Chavez Ravine: A Los Angeles Story 2005

Highly Recommended

Distributed by Bullfrog Films, PO Box 149, Oley, PA 19547; 800-543-FROG (3764)
Produced by Jordan Mechner and JAM Flicks
Directed by Jordan Mechner
DVD, color, 24 min.



Grades 4 - Adult
American Studies, Area Studies, Drama, Economics, Ethics, Human Rights, Multicultural Studies, Storytelling, Urban Studies, Photography

Date Entered: 12/02/2005

Reviewed by Brad Eden, Ph.D., Head, Web and Digitization Services, University Libraries, University of Nevada, Las Vegas

This DVD, narrated by Cheech Marin with music provided by Ry Cooder, is a half-hour documentary on Chavez Ravine, a Mexican-American village on a hill overlooking Los Angeles in the mid-1940s.

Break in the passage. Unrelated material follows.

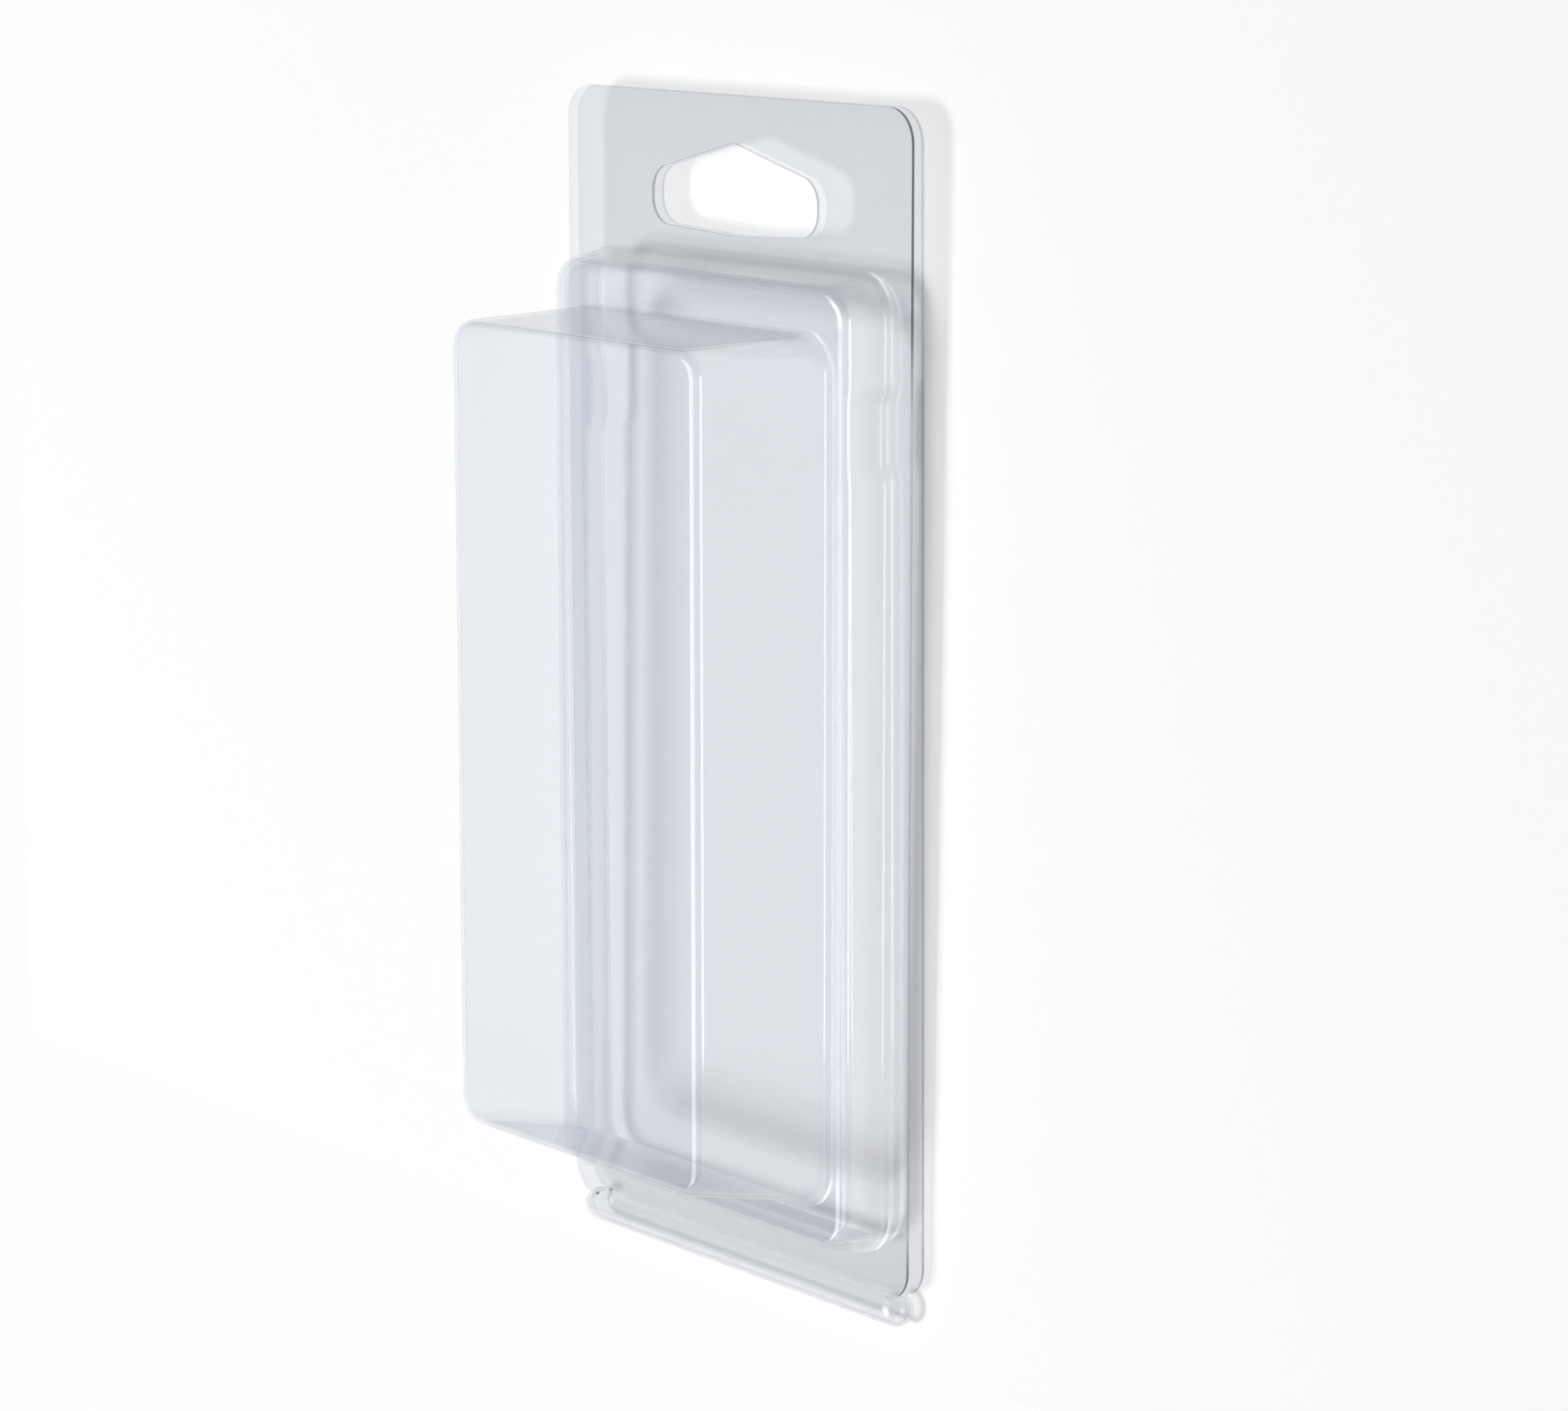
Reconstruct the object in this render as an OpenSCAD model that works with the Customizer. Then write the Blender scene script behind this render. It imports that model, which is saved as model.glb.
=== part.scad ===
// Clear clamshell pack, thermoformed from one thin sheet and folded shut along a bead at its foot.
// Millimetres. X runs across the pack, -Y is its front and Z is up. The origin is where a shop hook
// bears: under the peak of the hang hole, midway between the header sheets of the two halves.
// The bead holds the halves further apart at the foot, so the back half leans in towards the header.

/* [Sheet] */
// Thickness of the formed sheet
sheet = 0.4; // [0.3:0.05:0.6]
// Thickness over both halves at the hang hole when the pack is shut
header_t = 1.9; // [1.6:0.1:2.4]
// Thickness over both halves at the fold
foot_t = 3; // [2.4:0.1:3.4]

/* [Outline] */
// Width over the flanges
pack_w = 66.5; // [65:0.5:90]
// Height of the header above the step's top edge
header_h = 21.2; // [20:0.1:40]
// Corner radius of the header
header_r = 4.2; // [2:0.1:8]
// Height of the flange below the step's bottom edge
foot_h = 6.4; // [6:0.1:12]
// Corner radius of the flange at the foot
foot_r = 4; // [2:0.1:6]

/* [Hang hole] */
// Width of the hang hole
hole_w = 32; // [26:0.5:40]
// Height of the hang hole from its bottom to its peak
hole_h = 11.5; // [10.5:0.1:12.5]
// Height of the hole's roof, from its shoulders to its peak
hole_roof = 4.1; // [3:0.1:5]
// How far the hole's bottom edge bows down in the middle
hole_bow = 0.8; // [0.2:0.1:1.2]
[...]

Photographer Don Normark took literally hundreds of pictures of this village in 1949, which are shown throughout the film. Little did he know that, in 1950, the city of Los Angeles evicted the 300 families in Chavez Ravine for a low-income public housing project. Through political manuevering and communist accusations, the land was abandoned and then bought by baseball owner Walter O'Malley, who built Dodger Stadium on the site. This film is a fascinating assembly of Normark's photographs of a community lost in time and mind. It has won numerous awards, among them being listed for the Academy Award's Best Documentary Short.